63.Paragraph 47 makes various amendments to section 56 of CTA 2009 (rules restricting deductions from profits: car or motor cycle hire) to mirror the amendments made to section 48 of ITTOIA detailed in paragraphs 42-45 of this note. Under the current rules there is a restriction in the amount of the expenditure incurred, in the hire of cars that cost over £12,000 when new, that a person can claim against their taxable profits. This system is to be replaced with a system based on the carbon dioxide (CO2) emissions of cars, which applies a 15 per cent disallowance on expenses incurred on the hire/ lease of cars that emit more than 160 grams of CO2 per kilometre driven.

64.Paragraph 48 makes various amendments to section 57 of CTA (car or motor cycle hire: supplementary). It also provides a number of supplementary definitions to section 57 CTA. These amendments mirror the amendments made to section 49 of ITTOIA by paragraph 37 as detailed in paragraphs 46-48 of this note.

65.Sub-paragraph (2)(c) inserts a new subparagraph 57(1)(za) before section 57(1)(a), making clear that a motor cycle, as defined by section 185(1) of the Road Traffic Act 1988, is excluded from the 15 per cent leasing reduction.

66.Paragraph 49 deletes section 58 (hiring cars with low CO2 emissions before 1 April 2013) of CTA. That section provides that cars with low CO2 emissions are not subject to the lease rental restriction, but is now no longer required as it has been incorporated into section 48(1) of CTA.

67.Paragraph 50 adds new sections 58A and 58B into CTA. The effect of sections 58A and 58B is to insert the same rules that are introduced in sections 50A and 50B of ITTOIA by paragraph 39 above into CTA. The purpose of section 58A is to provide that the restriction in section 56 does not apply to persons who enter into short term hire (for not more than 45 consecutive days) agreements, or to businesses that provide cars on longer term (more than 45 consecutive days) hire. Section 58B ensures that the restriction of allowable car hire expenses imposed by section 56 does not apply to more than one lessee in a chain of leases.

68.Paragraph 57 makes various amendments to section 1251 of CTA (car or motor cycle hire: companies with investment business). The effect of these amendments is that the rules for restricting the car hire expenses that may be deducted by companies with investment business mirror those for other companies in sections 56 to 58B of CTA.

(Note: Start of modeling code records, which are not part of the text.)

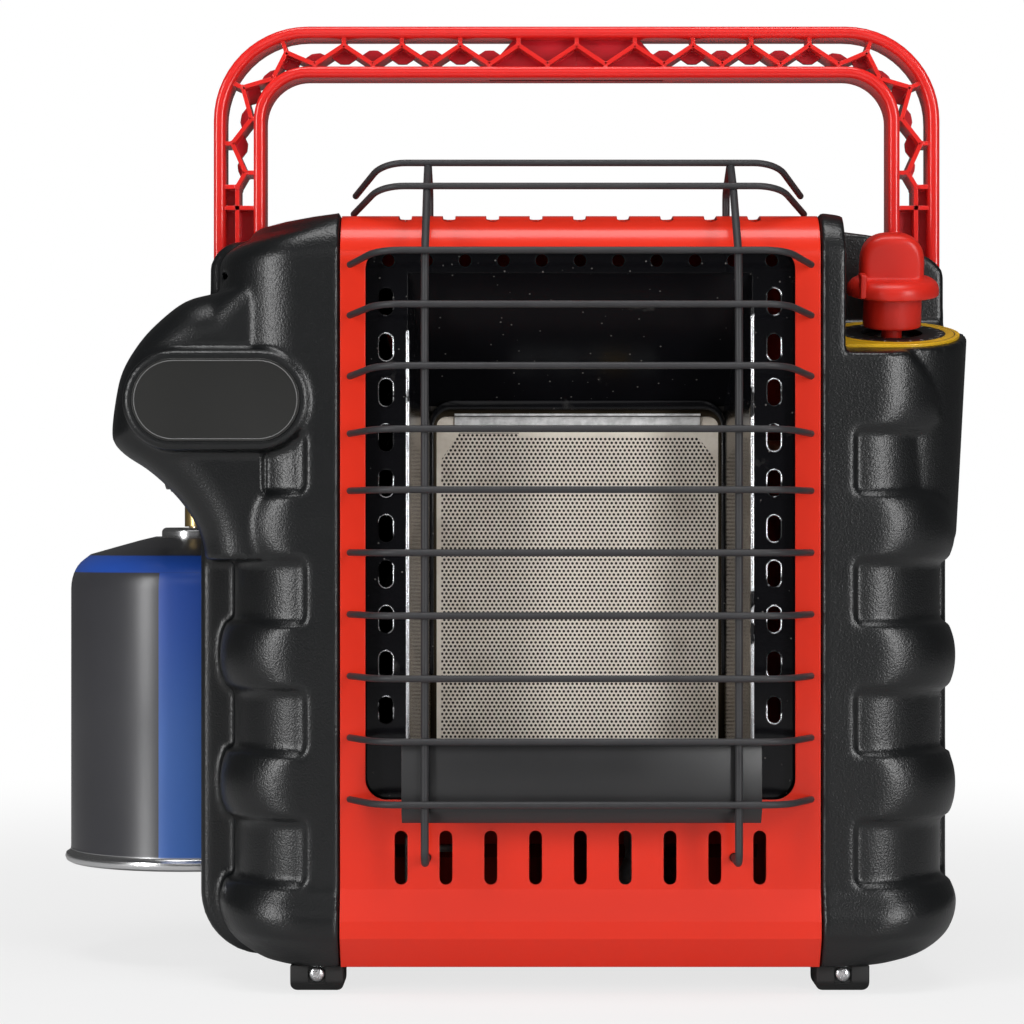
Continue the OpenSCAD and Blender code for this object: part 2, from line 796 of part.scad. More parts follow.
// The reflector: a pan behind the window and a funnel that narrows to the tile
pan_half = window_w / 2 + 4;
pan_low = window_low - 3;
pan_high = window_high + 3;
pan_y = 6;
mouth_half = 66;
mouth_low = tile_z - 14;
mouth_high = window_high - 9;
throat_half = tile_w / 2 + 1;
throat_low = tile_z - 1;
throat_high = tile_z + tile_h + 2;
funnel_t = 0.8;
side_slot_n = 10;
side_slot_pitch = 17.4;
side_slot_x = 74.4;
rim_hole_n = 11;
rim_hole_pitch = 14.7;

module reflector_surround() place() color("#1b1c1e") difference() {
    intersection() {
        along_y(sheet_t, pan_y + sheet_t)
            rounded([-pan_half, pan_low], [pan_half, pan_high], window_r);
        along_x(-half, half) case_form(sheet_t + seam);
    }
    along_y(sheet_t - 1, pan_y)
        rounded([-pan_half + sheet_t, pan_low + sheet_t],
                [pan_half - sheet_t, pan_high - sheet_t], window_r - sheet_t);
    along_y(0, pan_y + 5)
        translate([-mouth_half, mouth_low]) square([2 * mouth_half, mouth_high - mouth_low]);
    for (s = [-1, 1], i = [0 : side_slot_n - 1])
        along_y(0, pan_y + 5)
            translate([s * side_slot_x, window_high - 20 - i * side_slot_pitch])
                slot2d(5, 10);
    for (i = [0 : rim_hole_n - 1])
        translate([(i - (rim_hole_n - 1) / 2) * rim_hole_pitch, 0, window_high - 4.2])
            rotate([-90, 0, 0]) cylinder(d = 4.6, h = 20);
}

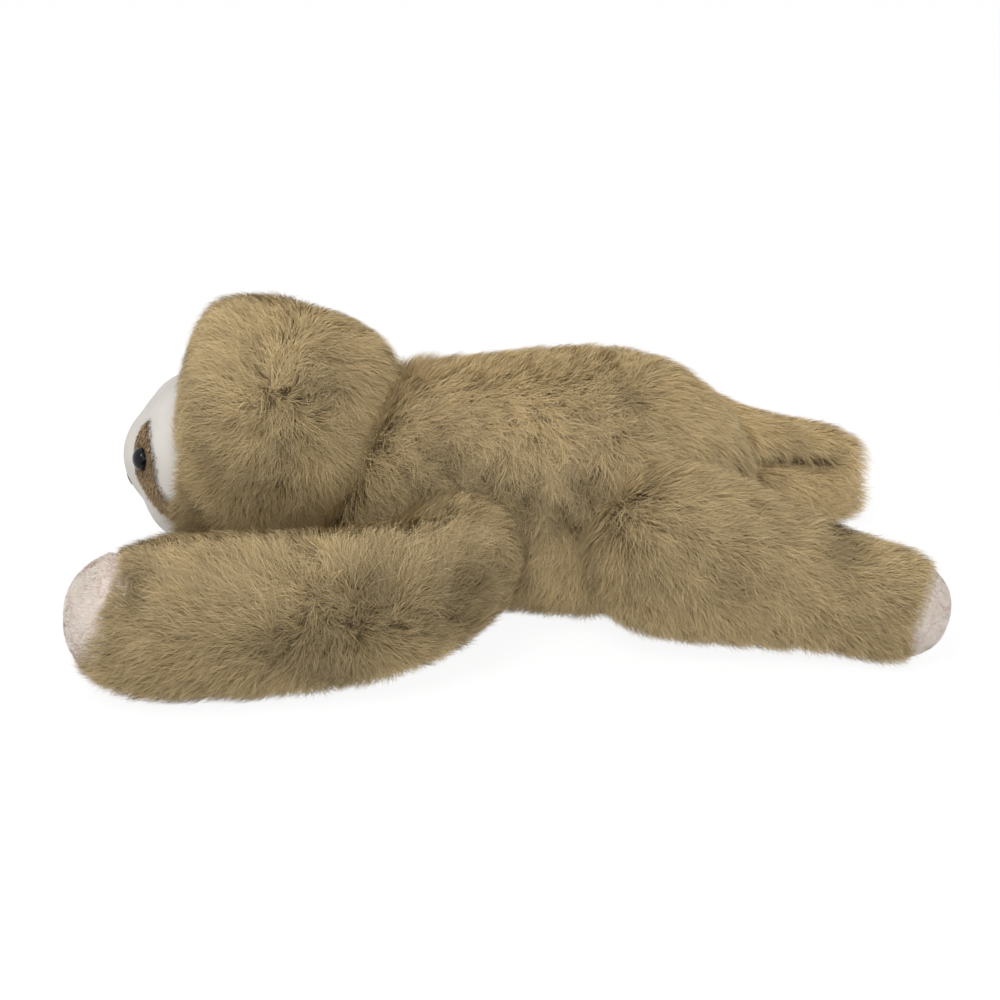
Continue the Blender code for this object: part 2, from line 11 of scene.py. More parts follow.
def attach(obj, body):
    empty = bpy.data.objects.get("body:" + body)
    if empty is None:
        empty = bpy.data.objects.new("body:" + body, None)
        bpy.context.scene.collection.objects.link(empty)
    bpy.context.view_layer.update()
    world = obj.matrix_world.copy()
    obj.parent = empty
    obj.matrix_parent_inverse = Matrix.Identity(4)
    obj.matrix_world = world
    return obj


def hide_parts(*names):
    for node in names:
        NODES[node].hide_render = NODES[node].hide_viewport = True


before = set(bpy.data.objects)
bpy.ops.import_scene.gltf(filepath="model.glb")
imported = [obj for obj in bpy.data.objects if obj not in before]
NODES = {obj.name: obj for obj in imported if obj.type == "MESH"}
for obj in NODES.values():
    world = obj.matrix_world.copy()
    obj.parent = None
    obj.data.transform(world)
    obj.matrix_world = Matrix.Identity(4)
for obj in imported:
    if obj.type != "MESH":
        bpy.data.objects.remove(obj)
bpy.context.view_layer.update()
MM = 0.001
SIDES = (("left", -1), ("right", 1))


def mm(*lengths):
    return tuple(length * MM for length in lengths)


def either(full):
    return full


# ---- colours

def srgb(r, g, b):
    """A colour given as it looks on a screen, in the linear values that shaders take."""
    return (*(c / 12.92 if c <= 0.04045 else ((c + 0.055) / 1.055) ** 2.4
              for c in (r / 255, g / 255, b / 255)), 1.0)


BLACK, WHITE = (0, 0, 0, 1), (1, 1, 1, 1)
ROOT_BROWN = srgb(128, 110, 82)
MID_TAN = srgb(174, 150, 106)
TIP_TAN = srgb(208, 186, 145)
OLIVE = srgb(164, 144, 88)
BACKING = srgb(120, 104, 80)
FACE_WHITE = srgb(206, 202, 196)
FACE_SHADE = srgb(200, 195, 188)
PATCH_DARK = srgb(122, 99, 72)
PATCH_LIGHT = srgb(176, 150, 116)
TIP_WHITE = srgb(238, 229, 219)
TIP_PINK = srgb(226, 208, 195)
EYE_BLACK = srgb(14, 15, 18)
NOSE_BROWN = srgb(70, 50, 40)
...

69.Paragraphs 60 and 61 amends sections 76ZN and 76ZO of ICTA so that the rules restricting the car hire expenses that may be deducted by insurance companies are the same as those for other companies, as detailed in paragraphs 63 to 67 of this note.

70.Paragraphs 62 and 63 amend the rules restricting deductions for car hire expenses in sections 578A and 578B of ICTA to mirror those in sections 56 to 58B of CTA.

Consequential repeals

71.Paragraph 64 sets out consequential amendments to FA 2008 and CTA 2009

Commencement

72.Paragraphs 65 and 66 set out the dates and events from which the new legislation takes effect by reference to relevant dates.

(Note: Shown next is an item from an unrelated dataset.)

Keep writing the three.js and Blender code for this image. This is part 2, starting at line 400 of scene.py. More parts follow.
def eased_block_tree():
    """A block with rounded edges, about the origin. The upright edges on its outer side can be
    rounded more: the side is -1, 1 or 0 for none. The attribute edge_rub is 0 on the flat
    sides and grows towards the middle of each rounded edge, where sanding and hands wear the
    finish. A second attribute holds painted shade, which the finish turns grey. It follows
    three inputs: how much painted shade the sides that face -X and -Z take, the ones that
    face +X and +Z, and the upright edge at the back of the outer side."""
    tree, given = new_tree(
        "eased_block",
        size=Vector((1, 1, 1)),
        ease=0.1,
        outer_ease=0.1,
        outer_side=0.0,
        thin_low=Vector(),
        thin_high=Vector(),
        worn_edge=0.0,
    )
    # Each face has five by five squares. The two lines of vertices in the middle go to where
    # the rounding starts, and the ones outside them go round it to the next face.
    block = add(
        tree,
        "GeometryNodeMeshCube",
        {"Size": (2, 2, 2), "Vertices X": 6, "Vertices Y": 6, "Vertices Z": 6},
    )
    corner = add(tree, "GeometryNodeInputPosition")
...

73.Sub-paragraph(1) of paragraph 66 provides that the new rules apply to deductions for expenditure incurred on the hiring of a car or motor cycle under an agreement under which the hire period begins on or after the first relevant date (but see paragraph 67). The first relevant date is 1 April 2009 (for corporation tax) or 6 April 2009 (for income tax).

74.Sub-paragraph (2) provides that for the purposes of this paragraph and paragraph 67, the hire period, in relation to an agreement, begins on the first day on which the car or motor cycle is required to be made available for use under the agreement.

Election for new regime not to apply in certain cases

75.Paragraph 67 provides for an election for the new regime not to apply in certain cases. Where a person entered into an agreement before 8 December 2008 for the hire of a car or motor cycle, but the hire period did not begin until after 1 or 6 April 2009, then the person may elect that the old rules restricting the deduction for the hire expenses under the contract will apply rather than the new. The hire period must, however, begin before 1 or 6 April 2010 for the election to apply. Sub-paragraphs (3) to (6) describe the procedure for the election.